BWW Reviews: Austin Opera's A MASKED BALL Takes a Backseat to Previous Productions

The atmosphere was festive on Thursday night at the Long Center as patrons arrived for Austin Opera's new and updated take on Verdi's opera, Un Ballo in Maschera, or A MASKED BALL. I have always loved opera companies that have the ability to evolve and recreate productions for modern audiences; in these difficult economic times, where companies are closing down across the country, this adaptability is opera's greatest hope for survival. By its harshest critics, opera is often accused of lacking realism and flexibility, when, in fact, opera is the most visceral and natural art form, requiring its performers to possess athletic and almost super-human abilities. Performers must not only be flawless in technique and vocal expression, but the modern performer must also have the acting chops to match his or her vocal ability. But just as importantly, directors must combine an innate knowledge of the piece with a new and fresh approach, and they must understand how that approach will affect an audience. Typically, Austin Opera always rises to meet this challenge, but regrettably, in this production they miss the mark. Despite some standout performances, A MASKED BALL falls short because of some missed opportunities and questionable choices made by the director, Leon Major.

Before expressing my major criticisms, I'll first focus on a few of the show's strengths. Tenor Dominick Chenes plays a beautiful Riccardo, endowing his character with a classic Italian passion and vocal honesty. The ease and dramaticism of Chenes' vocal style echoes the Italian greats of the past, such as di Stefano and Caruso. As strong as Chenes was, the standout of the evening was baritone Michael Chioldi, a last minute replacement for the role of Renato. Chioldi's bold and rich timbre is everything one seeks in a Verdi Baritone, and he performs his character with depth and honesty.
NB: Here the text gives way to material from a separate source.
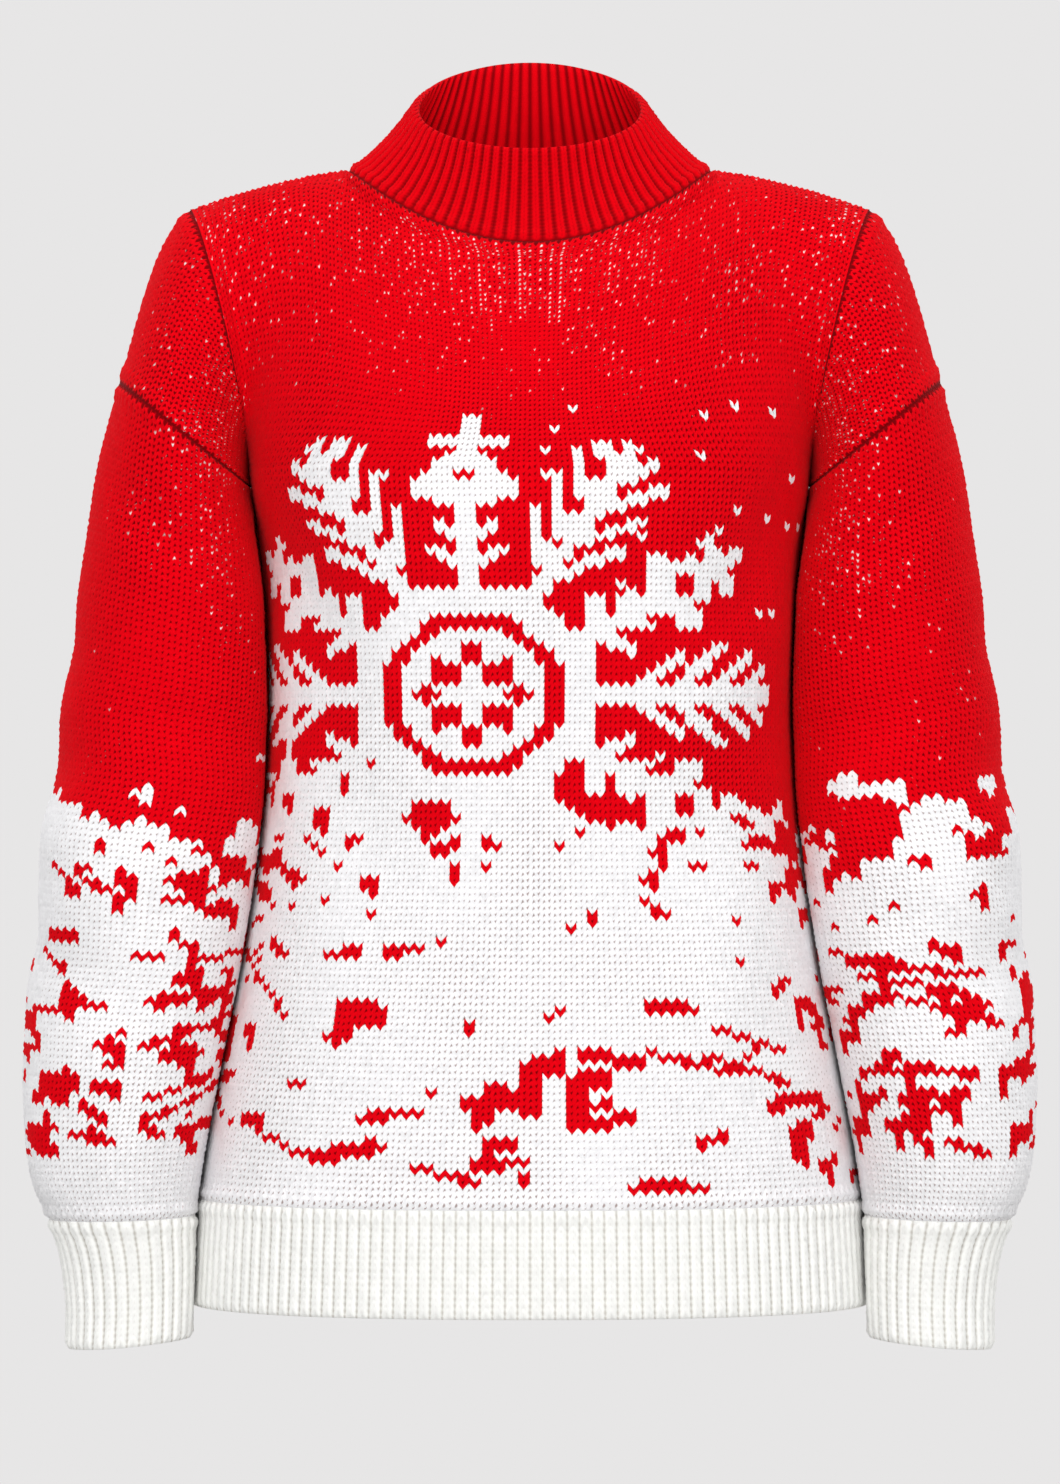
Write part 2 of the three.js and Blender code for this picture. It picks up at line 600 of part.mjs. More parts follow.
/** Half of the ribbed hem band, under the front or the back. */
function hemPiece(name, panel) {
  const seam = hemSeam(panel);
  const away = new Vector3(0, panel === 'front' ? -1 : 1, 0);
  const pairAt = (share, row) => {
    const u = 2 * share - 1;
    const t = row / HEM.rows;
    const pair = row === 0
      ? seam.rim(share, 'second')
      : wallPair(hemPoint(panel, u, t), panelNormal(panel, u, 0));
    return share === 0 || share === 1 ? pulledBack(pair, away) : pair;
  };
  const steps = (count, pick) => Array.from({ length: HEM.rows + 1 }, (_, row) => (
    Array.from({ length: count + 1 }, (_, i) => pick(pairAt(i / count, row), i, row, count))));
  const outer = steps(2 * HEM.ribs, (pair, i, row, count) => (
    row === 0 || i === 0 || i === count ? pair.outer : ribbed(pair, i)));
  const inner = steps(HEM.innerColumns, (pair) => pair.inner);
  return piece(name, wallGeometry(outer, inner, false), WHITE_RIB);
}

const sweater = new THREE.Group();
sweater.add(
  panelPiece('front'),
  panelPiece('back'),
  ribbedTube('collar', collarPoint, collarNormal, COLLAR, necklineSeam, RED_KNIT, false),
  hemPiece('hem_front', 'front'),
  hemPiece('hem_back', 'back'));
for (const [side, mirrored] of [['left', false], ['right', true]]) {
  sweater.add(
    tubePiece(`cap_${side}`, capPoint, capNormal, CAP_ROWS, armholeSeam, dropSeam,
      RED_KNIT, mirrored),
    tubePiece(`sleeve_${side}`, sleevePoint, sleeveNormal, SLEEVE_ROWS, dropSeam, cuffSeam,
      JACQUARD_KNIT, mirrored),
    ribbedTube(`cuff_${side}`, cuffPoint, cuffNormal, CUFF, cuffSeam, WHITE_RIB, mirrored));
}

export default sweater;
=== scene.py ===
"""A bulky knitted christmas pullover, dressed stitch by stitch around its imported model.

Every piece of cloth is a knitted wall: a grid laid on the garment's own surface, with two rows to
each course, and four columns to each wale of stocking stitch or six to each rib. The legs of its
stitches are raised. Lengths are in millimetres until a mesh is finished, and Blender holds metres.
"""

from __future__ import annotations

import logging
import math
from dataclasses import dataclass, field, replace
from enum import Enum
from typing import Callable

import bmesh
import bpy
import numpy as np
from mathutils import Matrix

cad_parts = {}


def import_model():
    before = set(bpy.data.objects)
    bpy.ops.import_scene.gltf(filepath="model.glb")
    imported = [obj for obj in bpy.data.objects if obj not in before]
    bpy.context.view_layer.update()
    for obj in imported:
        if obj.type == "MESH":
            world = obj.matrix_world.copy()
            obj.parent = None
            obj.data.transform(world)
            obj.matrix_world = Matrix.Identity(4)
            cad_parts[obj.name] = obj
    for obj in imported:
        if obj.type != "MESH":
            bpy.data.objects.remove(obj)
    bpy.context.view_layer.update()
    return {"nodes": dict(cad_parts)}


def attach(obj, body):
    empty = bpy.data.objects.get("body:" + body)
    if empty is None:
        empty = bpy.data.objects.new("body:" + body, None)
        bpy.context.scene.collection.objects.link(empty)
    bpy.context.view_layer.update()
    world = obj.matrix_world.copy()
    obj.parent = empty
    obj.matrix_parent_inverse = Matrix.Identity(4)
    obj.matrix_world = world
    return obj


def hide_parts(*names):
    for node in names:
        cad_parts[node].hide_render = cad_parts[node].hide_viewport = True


LOG = logging.getLogger("sweater")
Array = np.ndarray
Surface = Callable[[Array, Array], Array]
MM = 0.001
COLOUR_MIX = {"data_type": "RGBA"}


class Side(Enum):
    """The garment's own sides, with the sign of x on each."""

    LEFT = 1
    RIGHT = -1

    @property
    def word(self) -> str:
        """The side's name in lower case, as the nodes have it."""
        return self.name.lower()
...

He was a joy to watch, both as Riccardo's loyal and loving friend, and even more so as his vengeful enemy. His performance alone was worth attending this particular production. Playing the role of Renato's wife Amelia, Mardi Byers did not seem nearly as invested in her character and her stiff acting seemed to mirror her lack of vocal flexibility. An audience can perhaps forgive a dry performance if the singer is blessed with immaculate technique and color, but Ms. Byers seemed to struggle in her higher register.

As always, Chorus Master Marc Erck and the vocal power of the Austin Opera Chorus shines, though the extreme stiffness of direction, which allowed for little movement or expressiveness, did not give the chorus the opportunity to show off their renowned acting abilities. Under the direction of Maestro Richard Buckley, the Austin Opera Orchestra was polished and energetic, though this level of energy only called attention to the sluggish staging and direction that marred the entire production.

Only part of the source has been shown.